### Recorded data
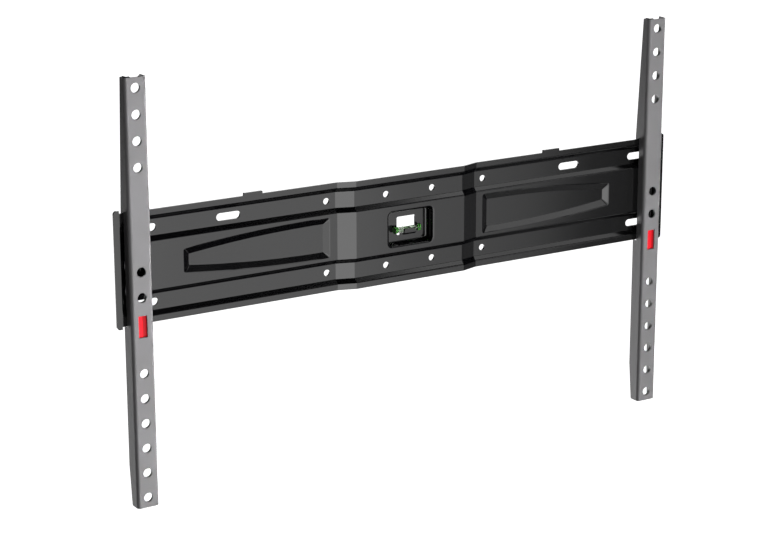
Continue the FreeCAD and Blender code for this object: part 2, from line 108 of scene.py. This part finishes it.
# Stiffeners
# The second channel inside each arm, folded from 1.4 mm steel and welded to the arm's web.
# Finish: black powder coat as on the plate, but less glossy, as it is inside the arm.
liner_paint = powder_coat("black powder coat on liner", "#141415", "#19191a", 0.0, 0.36, 0.5,
                          1.6 * mm, 0.010 * mm)
for side in ("left", "right"):
    dress(side + "_arm_stiffener", liner_paint)


# Latches and guides
# The latch is moulded in red acetal, the guide in black nylon; the guide's pegs snap into the
# stiffener. Moulded plastic has a fine spark-eroded grain and a soft sheen. The grain is drawn at
# 0.8 mm, coarser than real, so that it shows.
def moulded(name, dark, light, roughness, specular, grain_width):
    """Moulded plastic: spark-eroded grain as a low bump, and a slow change in tone from flow."""
    flow_width = 12 * mm
    grain_height = 0.01 * mm
    edge_radius = 0.4 * mm
    mat = new_material(name)
    where = add_node(mat, "ShaderNodeTexCoord").outputs["Object"]
    grain = add_node(mat, "ShaderNodeTexNoise",
                     {"Scale": 1 / grain_width, "Detail": 3.0, "Roughness": 0.6},
                     {"Vector": where})
    flow = add_node(mat, "ShaderNodeTexNoise", {"Scale": 1 / flow_width, "Detail": 1.0},
                    {"Vector": where})
    colour = add_node(mat, "ShaderNodeValToRGB", {}, {"Fac": flow.outputs["Fac"]})
    colour.color_ramp.elements[0].position = 0.3
    colour.color_ramp.elements[0].color = hex_colour(dark)
    colour.color_ramp.elements[1].position = 0.7
    colour.color_ramp.elements[1].color = hex_colour(light)
    rounded = add_node(mat, "ShaderNodeBevel", {"samples": 4, "Radius": edge_radius})
    skin = add_node(mat, "ShaderNodeBump", {"Strength": 0.5, "Distance": grain_height},
                    {"Height": grain.outputs["Fac"], "Normal": rounded.outputs["Normal"]})
    shader = add_node(mat, "ShaderNodeBsdfPrincipled",
                      {"Roughness": roughness, "IOR": 1.48, "Specular IOR Level": specular},
                      {"Base Color": colour.outputs["Color"], "Normal": skin.outputs["Normal"]})
    add_node(mat, "ShaderNodeOutputMaterial", {}, {"Surface": shader.outputs["BSDF"]})
    return mat


red_acetal = moulded("red acetal", "#fb1826", "#ff202e", 0.42, 0.25, 0.8 * mm)
black_nylon = moulded("black nylon", "#141414", "#1a1a1a", 0.5, 0.5, 0.8 * mm)
for side in ("left", "right"):
    dress(side + "_latch", red_acetal)
    dress(side + "_latch_guide", black_nylon)


# Latch springs
# Coiled from 0.7 mm bright spring wire, pressed between the guide's seat and the latch.
# Drawn wire has a bright metal sheen with fine marks, drawn here at 0.6 mm, coarser than real.
def drawn_wire(name, dark, light):
    """Bright drawn steel: metal whose tone and roughness vary in fine marks."""
    mark_width = 0.6 * mm
    mat = new_material(name)
    where = add_node(mat, "ShaderNodeTexCoord").outputs["Object"]
    marks = add_node(mat, "ShaderNodeTexNoise", {"Scale": 1 / mark_width, "Detail": 2.0},
                     {"Vector": where})
    colour = add_node(mat, "ShaderNodeValToRGB", {}, {"Fac": marks.outputs["Fac"]})
    colour.color_ramp.elements[0].color = hex_colour(dark)
    colour.color_ramp.elements[1].color = hex_colour(light)
    gloss = add_node(mat, "ShaderNodeMapRange", {"To Min": 0.22, "To Max": 0.34},
                     {"Value": marks.outputs["Fac"]})
    shader = add_node(mat, "ShaderNodeBsdfPrincipled", {"Metallic": 1.0},
                      {"Base Color": colour.outputs["Color"],
                       "Roughness": gloss.outputs["Result"]})
    add_node(mat, "ShaderNodeOutputMaterial", {}, {"Surface": shader.outputs["BSDF"]})
    return mat


spring_wire = drawn_wire("bright spring wire", "#a8a8a6", "#c4c4c2")
for side in ("left", "right"):
    dress(side + "_latch_spring", spring_wire)


# Spirit level
# A clear acrylic tube of pale green liquid with a bubble, closed by a green cap at each end.
# It lies on the recess floor, held by the tab that is bent up in front of it.
def clear(name, tint, ior, roughness):
    """Clear moulding or liquid: light passes, with a faint waviness in the surface."""
    wave_width = 4 * mm
    wave_height = 0.02 * mm
    mat = new_material(name)
    where = add_node(mat, "ShaderNodeTexCoord").outputs["Object"]
    wave = add_node(mat, "ShaderNodeTexNoise", {"Scale": 1 / wave_width, "Detail": 1.0},
                    {"Vector": where})
    skin = add_node(mat, "ShaderNodeBump", {"Strength": 0.15, "Distance": wave_height},
                    {"Height": wave.outputs["Fac"]})
    shader = add_node(mat, "ShaderNodeBsdfPrincipled",
                      {"Base Color": hex_colour(tint), "Transmission Weight": 1.0, "IOR": ior,
                       "Roughness": roughness}, {"Normal": skin.outputs["Normal"]})
    add_node(mat, "ShaderNodeOutputMaterial", {}, {"Surface": shader.outputs["BSDF"]})
    return mat


dress("level_tube", clear("clear acrylic", "#e6ebe4", 1.49, 0.02))
dress("level_liquid", clear("green level liquid", "#8fae86", 1.36, 0.0))
green_caps = moulded("green polystyrene", "#2f6a22", "#37762a", 0.14, 0.5, 0.8 * mm)
for side in ("left", "right"):
    dress("level_" + side + "_cap", green_caps)


# Studio
# A white floor well below, as the bracket hangs on a wall, and a white surround for camera,
# glossy and clear rays.
def seen_directly(mat):
    """1 for rays that see the background itself: from the camera, by gloss or through glass."""
    ray = add_node(mat, "ShaderNodeLightPath")
    seen = add_node(mat, "ShaderNodeMath", {"operation": "MAXIMUM"},
                    {0: ray.outputs["Is Camera Ray"], 1: ray.outputs["Is Glossy Ray"]})
    seen = add_node(mat, "ShaderNodeMath", {"operation": "MAXIMUM"},
                    {0: seen.outputs[0], 1: ray.outputs["Is Transmission Ray"]})
    return seen.outputs[0]


floor_depth = 2.6
floor_half = 30.0
corners = np.array([[-1, -1], [1, -1], [1, 1], [-1, 1]]) * floor_half
floor_mesh = bpy.data.meshes.new("floor")
floor_mesh.from_pydata([(x, y, -floor_depth) for x, y in corners.tolist()], [], [(0, 1, 2, 3)])
floor = bpy.data.objects.new("floor", floor_mesh)
bpy.context.scene.collection.objects.link(floor)
floor_paint = new_material("white studio floor")
white = (1.0, 1.0, 1.0, 1.0)
matt = add_node(floor_paint, "ShaderNodeBsdfDiffuse", {"Color": hex_colour("#e8e8e8")})
glow = add_node(floor_paint, "ShaderNodeEmission", {"Color": white},
                {"Strength": seen_directly(floor_paint)})
both = add_node(floor_paint, "ShaderNodeAddShader", {}, {0: matt.outputs[0], 1: glow.outputs[0]})
add_node(floor_paint, "ShaderNodeOutputMaterial", {}, {"Surface": both.outputs[0]})
floor.data.materials.append(floor_paint)

world = bpy.data.worlds.new("studio")
bpy.context.scene.world = world
world.use_nodes = True
world.node_tree.nodes.clear()
room_light = 0.30
tone = add_node(world, "ShaderNodeMapRange", {"To Min": room_light, "To Max": 1.0},
                {"Value": seen_directly(world)})
sky = add_node(world, "ShaderNodeBackground", {"Color": white},
               {"Strength": tone.outputs["Result"]})
add_node(world, "ShaderNodeOutputWorld", {}, {"Surface": sky.outputs[0]})


# Lamps
# A row of soft panels stands in front, smaller ones at the right, below and behind. Black paint
# shows mostly what it mirrors, so each panel stands where one face or ramp of the plate looks.
def softbox(name, at, towards, wide, high, radiance, spread=180.0):
    """A soft lamp turned to look at a point; its power is radiance times pi times area.

    A lamp with a grid, whose spread is narrow, isn't mirrored in the paint."""
    data = bpy.data.lights.new(name, "AREA")
    data.shape = "RECTANGLE"
    data.size = wide
    data.size_y = high
    data.energy = radiance * np.pi * wide * high
    data.spread = np.radians(spread)
    lamp = bpy.data.objects.new(name, data)
    lamp.location = at
    way = Vector(towards) - Vector(at)
    lamp.rotation_euler = way.to_track_quat("-Z", "Y").to_euler()
    lamp.visible_camera = False
    lamp.visible_glossy = spread > 90.0
    bpy.context.scene.collection.objects.link(lamp)


# The front row's strength falls off to the right: left edge, right edge, radiance.
front_row = ((-1.25, -0.75, 1.6), (-0.55, -0.10, 3.0), (-0.10, 0.72, 1.35), (0.72, 1.31, 0.94),
             (1.31, 1.60, 0.22), (1.60, 1.90, 0.080), (1.90, 2.40, 0.200))
row_out, row_height, panel_high = -2.2, -0.55, 2.3
for left_edge, right_edge, radiance in front_row:
    middle = (left_edge + right_edge) / 2
    softbox("front panel", (middle, row_out, row_height), (middle, 0.0, row_height),
            right_edge - left_edge, panel_high, radiance)

# Each lamp's place, the point it looks at, its width, height and radiance.
for name, at, towards, wide, high, radiance in (
        ("right fill", (2.2, -2.66, 1.60), (0.0, -2.66, 1.60), 0.9, 0.9, 2.1),
        ("right side panel", (2.45, -0.95, -0.66), (0.0, -0.95, -0.66), 0.4, 0.9, 0.27),
        ("right rear panel", (2.45, -0.12, -0.62), (0.0, -0.12, -0.62), 0.4, 0.9, 0.16),
        ("lower right panel", (1.95, -0.95, -2.45), (1.95, -0.95, 0.0), 0.5, 0.9, 0.33),
        ("upper right fill", (2.2, -0.9, 2.85), (0.0, -0.9, 2.85), 1.2, 1.3, 1.4),
        ("lower rear fill", (-0.10, 1.35, -0.80), (0.1, 0.0, -0.15), 1.0, 1.3, 4.2),
        ("rear softbox", (1.5, 2.6, 0.3), (0.0, 0.0, 0.0), 1.8, 1.8, 1.6)):
    softbox(name, at, towards, wide, high, radiance)

# The gridded lamp lights the arms' faces from the right and leaves their bends dark.
softbox("arm light", (2.3, -1.35, -0.05), (-0.58, 0.0, -0.03), 0.3, 1.2, 7.2, spread=30.0)


# Dark studio cards
# Black felt boards round the bracket, out of the camera's sight, as a studio hangs them round
# black gloss, so that its bends and edges read dark beside the lit faces.
def card(name, corners):
    """A flat board between four corners, seen only in reflections."""
    mesh = bpy.data.meshes.new(name)
    mesh.from_pydata(corners, [], [(0, 1, 2, 3)])
    board = bpy.data.objects.new(name, mesh)
    board.visible_camera = False
    board.visible_transmission = False
    board.data.materials.append(felt)
    bpy.context.scene.collection.objects.link(board)


felt = new_material("black felt")
pile = add_node(felt, "ShaderNodeBsdfDiffuse", {"Color": hex_colour("#0e0e0e")})
add_node(felt, "ShaderNodeOutputMaterial", {}, {"Surface": pile.outputs[0]})
top, foot, near, far = 3.6, -2.5, -3.2, 2.0
left_wall, right_wall, rear_wall = -2.4, 2.5, 1.45
left_end, right_end = -4.0, 4.5
upper_edge, lower_edge = 2.3, 2.2
front_foot, rear_foot, rear_edge = 0.7, -0.35, 0.3
card("upper card", [(left_end, near, top), (upper_edge, near, top), (upper_edge, far, top),
                    (left_end, far, top)])
card("lower card", [(left_wall, near, foot), (lower_edge, near, foot), (lower_edge, far, foot),
                    (left_wall, far, foot)])
card("front upper card", [(left_end, near, front_foot), (right_end, near, front_foot),
                          (right_end, near, top), (left_end, near, top)])
card("right card", [(right_wall, near, foot), (right_wall, 0.5, foot), (right_wall, 0.5, top),
                    (right_wall, near, top)])
card("left card", [(left_wall, near, foot), (left_wall, 1.2, foot), (left_wall, 1.2, top),
                   (left_wall, near, top)])
card("rear left card", [(-3.0, rear_wall, rear_foot), (rear_edge, rear_wall, rear_foot),
                        (rear_edge, rear_wall, top), (-3.0, rear_wall, top)])

# Camera
# Solved from the photograph: a long lens seen from the left and a little above.
camera_data = bpy.data.cameras.new("camera")
camera_data.lens = 106.2
camera_data.sensor_width = 36.0
camera_data.clip_end = 50.0
camera = bpy.data.objects.new("camera", camera_data)
camera.location = (-1.162, -1.8736, 0.580)
camera.rotation_mode = "XYZ"
camera.rotation_euler = np.radians([74.0691, 0.1077, -31.2920])
bpy.context.scene.collection.objects.link(camera)
bpy.context.scene.camera = camera

bpy.context.scene.view_settings.view_transform = "Standard"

### Job
For this exercise, gather every line of the data that contains the word "scene".

### The response
Continue the FreeCAD and Blender code for this object: part 2, from line 108 of scene.py. This part finishes it.
bpy.context.scene.collection.objects.link(floor)
bpy.context.scene.world = world
    bpy.context.scene.collection.objects.link(lamp)
    bpy.context.scene.collection.objects.link(board)
bpy.context.scene.collection.objects.link(camera)
bpy.context.scene.camera = camera
bpy.context.scene.view_settings.view_transform = "Standard"